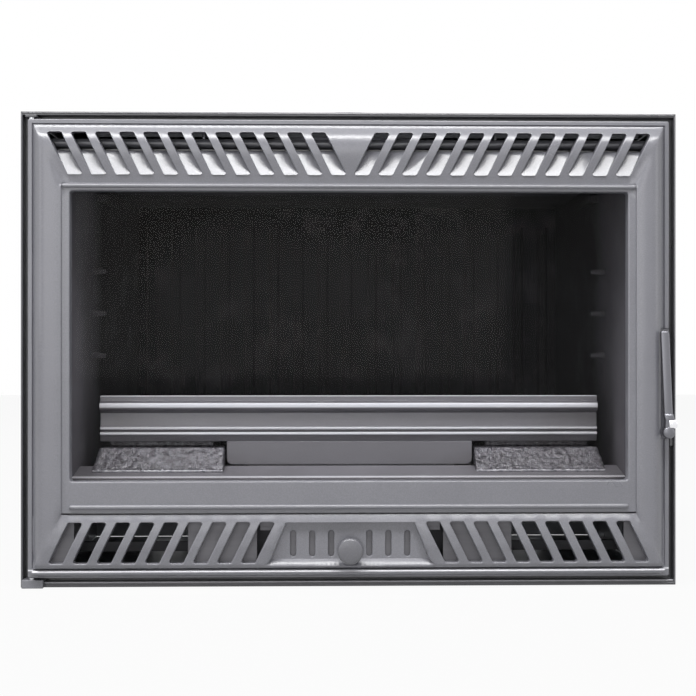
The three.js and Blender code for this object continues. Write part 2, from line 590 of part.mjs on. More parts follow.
function collarBolt([x, y]) {
  const seat = TOP_PLATE.high + 6.6;
  return join(rod('z', [x, y, TOP_PLATE.high + 0.3], 7, 3.9, 12), rod('z', [x, y, seat], 5.3, 7, 6));
}

function bafflePlate() {
  const { half, front, back, low, high } = BAFFLE;
  const plate = box(-half, half, front, back, low, high);
  return join(plate, rod('x', [-half, front, (low + high) / 2], 2 * half, (high - low) / 2, 12));
}

// ---- Fuel retainer, brackets, apron and grate ---------------------------------------------------

// A moulded bar: flat top band, torus, fascia, two beads and a narrow foot, with a hook behind it.
function fuelRetainer() {
  const { half, low, high, face, back } = RETAINER;
  const section = new THREE.Shape();
  section.moveTo(back, high);
  section.lineTo(face, high);
  section.lineTo(face, high - 5.5);
  section.absarc(face, high - 11.5, 6, Math.PI / 2, 1.5 * Math.PI, false);
  section.lineTo(face + 2, high - 19);
  section.lineTo(face + 1, high - 34);
  section.absarc(face + 0.5, high - 36, 1.8, Math.PI / 2, 1.5 * Math.PI, false);
  section.lineTo(face + 3, high - 38.2);
  section.lineTo(face + 3, high - 39.8);
  section.absarc(face + 0.5, high - 42, 2, Math.PI / 2, 1.5 * Math.PI, false);
  section.lineTo(face + 2, low);
  section.lineTo(back, low);
  const { upstand } = BRACKET;
  const { reach, thick, lap } = HOOK;
  section.lineTo(back, upstand + GAP);
  section.lineTo(back + reach - thick, upstand + GAP);
  section.lineTo(back + reach - thick, upstand - lap);
  section.lineTo(back + reach, upstand - lap);
  section.lineTo(back + reach, upstand + lap);
  section.lineTo(back, upstand + lap);
  section.closePath();
  return alongX(section, -half, half);
}

// A wedge on the sill with an upstand behind it that the retainer hangs on.
function retainerBracket() {
  const { inner, outer, foot, head, headZ, back, upstand } = BRACKET;
  const { crest, crestZ, frontZ, front } = SILL;
  const sillAt = (y) => frontZ + 1 + (crestZ - frontZ - 1) * (y - front - 1.5) / (crest - front - 1.5);
  const floor = FIREBOX.floor + GAP;
  const wedge = alongX(outline([
    [foot, sillAt(foot) + GAP], [foot, sillAt(foot) + 2.2], [head, headZ], [back, headZ], [back, floor],
    [crest + 1.2, floor], [crest + 1.2, sillAt(crest) + GAP]]), inner, outer);
  const shoulder = outer - 6;
  const taper = outline([
    [inner, 0], [outer, 0], [outer, sillAt(foot)], [shoulder, headZ], [shoulder, upstand], [inner, upstand]]);
  const post = box(inner + POST.inset, outer - POST.inset, POST.front, POST.back, headZ - 1, upstand);
  return join(wedge, post).intersect(alongY(taper, 0, 200));
}

function apronPlate() {
  const { half, low, high, front, back, corner } = APRON;
  const plate = alongY(rounded(rectangle(-half, half, low, high), corner), front, back);
  const top = box(-half, half, front, back, high - corner - 1, high);
  const web = box(-half + 20, half - 20, back - 1, back + 6, FIREBOX.floor + GAP, high - 8);
  return join(plate, top, web);
}

function grate() {
  const { half, front, back, low, rim, bars } = GRATE;
  const plate = box(-half, half, front, back, low, FIREBOX.floor);
  const pitch = (2 * half - 2 * rim) / bars;
  const gaps = [];
  for (let i = 0; i < bars; i++) {
    const x = -half + rim + (i + 0.5) * pitch;
    gaps.push(box(x - pitch * 0.27, x + pitch * 0.27, front + rim, back - rim, 0, 200));
  }
  return cut(plate, ...gaps);
}

// ---- Ash box and ash pan -----------------------------------------------------------------------

function ashBox() {
  const { half, wall, back, low, floor, high } = ASH_BOX;
  return cut(
    box(-half, half, FRAME.back + GAP, back, low, high),
    box(-half + wall, half - wall, 0, back - wall, floor, high + 1));
}

function ashPan() {
  const { half, front, back, low, high, wall } = ASH_PAN;
  const tray = cut(
    box(-half, half, front, back, low, high),
    box(-half + wall, half - wall, front + wall, back - wall, low + wall, high + 1));
  const pull = cut(
    box(-PULL.half, PULL.half, front - PULL.proud, front + 1, PULL.low, PULL.high),
    box(-PULL.hole, PULL.hole, front - PULL.proud - 1, front - 1, PULL.low - 1, PULL.high - 3));
  return join(tray, pull);
}

// ---- Convection casing -------------------------------------------------------------------------

function casingTop() {
  const { half, sheet, back, top } = CASING;
  const lid = box(-half, half, FRAME.back + GAP, back, top - sheet, top);
  const { left, right, front, low } = FLANGE;
  const flange = box(left, right, front, front + sheet, low, top - sheet / 2);
  return cut(join(lid, flange), rod('z', [0, FLUE.y, top - 9], 20, FLUE.bore + FLUE.wall + 8, 40));
}

function casingSide() {
  const { half, sheet, back, top, base } = CASING;
  return box(half - sheet, half, FRAME.back + GAP, back - sheet - GAP, base + GAP, top - sheet - GAP);
}

function casingRear() {
  const { half, sheet, back, top, base } = CASING;
  const vents = [];
  for (let i = 0; i < VENT.count; i++) {
    const x = (i - (VENT.count - 1) / 2) * VENT.pitch;
    vents.push(box(x - VENT.half, x + VENT.half, back - 9, back + 1, VENT.low, VENT.high));
  }
  return cut(box(-half, half, back - sheet, back, base + GAP, top - sheet - GAP), ...vents);
}

function casingBase() {
  const { half, back, base } = CASING;
  return box(-half, half, FRAME.back + GAP, back, 0, base);
}

const convectionRail = () =>
  box(ASH_BOX.half + GAP, CASING.half - CASING.sheet - GAP, RAIL.front, RAIL.back, RAIL.low, RAIL.high);

// A small gusset between the front frame and the flange of the casing top.
function gusset() {
  const { x, thick, low, back } = GUSSET;
  return box(x - thick / 2, x + thick / 2, FRAME.back + GAP, back, low, CASING.top - CASING.sheet - GAP);
}

// ---- The assembly ------------------------------------------------------------------------------

place('front_frame', frontFrame(), SHADED_IRON);
place('hinge_block_lower', hingeBlock(), PAINTED_IRON);
place('hinge_bracket_upper', hingeBracket(), SHADED_IRON);
place('hinge_pin_lower', hingePin(LIP.bottom + CLEAR, HINGE.lowerTop), BRIGHT_STEEL);
place('hinge_pin_upper', hingePin(HINGE.upperFoot, FRAME.height - LIP.top - CLEAR), BRIGHT_STEEL);
place('latch_keeper', latchKeeper(), BRIGHT_STEEL);

place('firebox_floor', fireboxFloor(), PAINTED_IRON);
place('side_wall_right', sideWall(), FIRED_IRON);
place('side_wall_left', mirrored(sideWall()), FIRED_IRON);
place('rear_wall', rearWall(), FIRED_IRON);
place('firebox_top', topPlate(), PAINTED_IRON);
place('flue_collar', flueCollar(), PAINTED_IRON);
collarBoltPlaces().forEach((at, i) => place(`collar_bolt_${i + 1}`, collarBolt(at), BRIGHT_STEEL));
place('baffle_plate', bafflePlate(), FIRED_IRON);
place('retainer_bracket_right', retainerBracket(), SHADED_IRON);
place('retainer_bracket_left', mirrored(retainerBracket()), SHADED_IRON);
place('apron_plate', apronPlate(), SHADED_IRON);
place('fuel_retainer', fuelRetainer(), PAINTED_IRON);
place('grate', grate(), FIRED_IRON);
place('ash_box', ashBox(), CASING_STEEL);
place('ash_pan', ashPan(), CASING_STEEL);

place('casing_top', casingTop(), CASING_STEEL);
place('casing_right', casingSide(), CASING_STEEL);
place('casing_left', mirrored(casingSide()), CASING_STEEL);
place('casing_rear', casingRear(), CASING_STEEL);
place('casing_base', casingBase(), CASING_STEEL);
place('convection_rail_right', convectionRail(), CASING_STEEL);
place('convection_rail_left', mirrored(convectionRail()), CASING_STEEL);
place('casing_gusset_right', gusset(), CASING_STEEL);
place('casing_gusset_left', mirrored(gusset()), CASING_STEEL);

place('door_frame', doorCasting(), PAINTED_IRON);
place('door_glass', glassPane(), CERAMIC_GLASS);
place('glass_gasket', glassGasket(), GLASS_ROPE);
place('door_gasket', ropeGasket(), GLASS_ROPE);
for (const [corner, x, z] of clipPlaces) {
  place(`glass_clip_${corner}`, glassClip(x, z), BRIGHT_STEEL);
  place(`clip_screw_${corner}`, clipScrew(x, z), BRIGHT_STEEL);
}
place('register_plate_right', registerPlate(), SHADED_IRON);
place('register_plate_left', mirrored(registerPlate()), SHADED_IRON);
place('slider_guide_upper', sliderGuide(SLIDER.high, 1), CASING_STEEL);
place('slider_guide_lower', sliderGuide(SLIDER.low, -1), CASING_STEEL);

place('air_slider', airSlider(), SHADED_IRON);
place('air_knob_stem', knobStem(), BRIGHT_STEEL);
place('air_knob', airKnob(), PAINTED_IRON);

place('handle_lever', handleLever(), PAINTED_IRON);
place('latch_shaft', latchShaft(), BRIGHT_STEEL);
place('latch_cam', latchCam(), BRIGHT_STEEL);
place('latch_washer', latchWasher(), BRIGHT_STEEL);
place('latch_nut', latchNut(), BRIGHT_STEEL);

export default insert;
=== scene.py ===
"""Looks of a built-in cast-iron fireplace insert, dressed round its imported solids."""

import logging
import math
from dataclasses import dataclass, field
from enum import Enum
from functools import lru_cache
from typing import Callable, Iterable, Optional, Sequence

import bmesh
import bpy
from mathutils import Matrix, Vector, noise
from mathutils.geometry import delaunay_2d_cdt


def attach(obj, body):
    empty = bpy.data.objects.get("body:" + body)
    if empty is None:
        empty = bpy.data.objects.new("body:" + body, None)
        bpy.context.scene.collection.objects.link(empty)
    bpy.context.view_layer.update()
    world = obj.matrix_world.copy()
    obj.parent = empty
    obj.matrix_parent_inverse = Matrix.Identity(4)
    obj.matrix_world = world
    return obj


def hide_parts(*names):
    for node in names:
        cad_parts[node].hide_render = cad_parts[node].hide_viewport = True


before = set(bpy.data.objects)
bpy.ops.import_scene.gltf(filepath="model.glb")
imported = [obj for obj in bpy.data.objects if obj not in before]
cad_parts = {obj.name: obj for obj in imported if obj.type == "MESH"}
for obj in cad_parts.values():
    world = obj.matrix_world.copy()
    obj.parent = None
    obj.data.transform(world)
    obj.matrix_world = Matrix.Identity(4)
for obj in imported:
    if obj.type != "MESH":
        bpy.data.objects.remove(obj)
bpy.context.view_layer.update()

LOG = logging.getLogger("insert")
MM = 0.001
RIM_Y = -187.0  # the flat rim of the closed door lies at this depth of the shared frame, in mm
WHITE = (1.0, 1.0, 1.0, 1.0)

Flat = tuple[float, float]  # x and z, in mm
Point = tuple[float, float, float]  # x, depth behind the door's rim, and z, in mm
Face = tuple[int, ...]
Cuts = Callable[[Flat, Flat], Sequence[float]]  # the shares at which a straight run is divided
Tree = bpy.types.NodeTree
Node = bpy.types.Node
Socket = bpy.types.NodeSocket
Piece = bpy.types.Object


class Body(str, Enum):
    """The bodies that pieces ride on."""

    INSERT = "insert_body"
    DOOR = "door"
    AIR = "air_control"
    HANDLE = "handle"
    RETAINER = "retainer"
    GRATE = "floor_grate"


class Slot(str, Enum):
    """The record's material slots."""

    PAINTED = "painted_iron"
    FIRED = "fired_iron"
    CASING = "casing_steel"
    BRIGHT = "bright_steel"
    GLASS = "ceramic_glass"
    FIBRE = "glass_fibre"


# ---- Small sums --------------------------------------------------------------------------


def clamp(value: float, low: float = 0.0, high: float = 1.0) -> float:
    """Returns value held between low and high."""
    return max(low, min(high, value))


def between(a: float, b: float, share: float) -> float:
    """Returns the value this share of the way from a to b."""
    return a + (b - a) * share


def steps(low: float, high: float, pitch: float) -> list[float]:
    """Returns evenly spaced values from low to high, at most pitch apart, with both ends."""
    count = max(1, math.ceil((high - low) / pitch))
    return [between(low, high, i / count) for i in range(count + 1)]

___

> [Description of the task] Repeat, character for character, the lines of the material above from the line with "place('handle_lever', handleLever(), PAINTED_IRON);" through the line with "cad_parts[node].hide_render = cad_parts[node].hide_viewport".

> [Response]
place('handle_lever', handleLever(), PAINTED_IRON);
place('latch_shaft', latchShaft(), BRIGHT_STEEL);
place('latch_cam', latchCam(), BRIGHT_STEEL);
place('latch_washer', latchWasher(), BRIGHT_STEEL);
place('latch_nut', latchNut(), BRIGHT_STEEL);

export default insert;
=== scene.py ===
"""Looks of a built-in cast-iron fireplace insert, dressed round its imported solids."""

import logging
import math
from dataclasses import dataclass, field
from enum import Enum
from functools import lru_cache
from typing import Callable, Iterable, Optional, Sequence

import bmesh
import bpy
from mathutils import Matrix, Vector, noise
from mathutils.geometry import delaunay_2d_cdt


def attach(obj, body):
    empty = bpy.data.objects.get("body:" + body)
    if empty is None:
        empty = bpy.data.objects.new("body:" + body, None)
        bpy.context.scene.collection.objects.link(empty)
    bpy.context.view_layer.update()
    world = obj.matrix_world.copy()
    obj.parent = empty
    obj.matrix_parent_inverse = Matrix.Identity(4)
    obj.matrix_world = world
    return obj


def hide_parts(*names):
    for node in names:
        cad_parts[node].hide_render = cad_parts[node].hide_viewport = True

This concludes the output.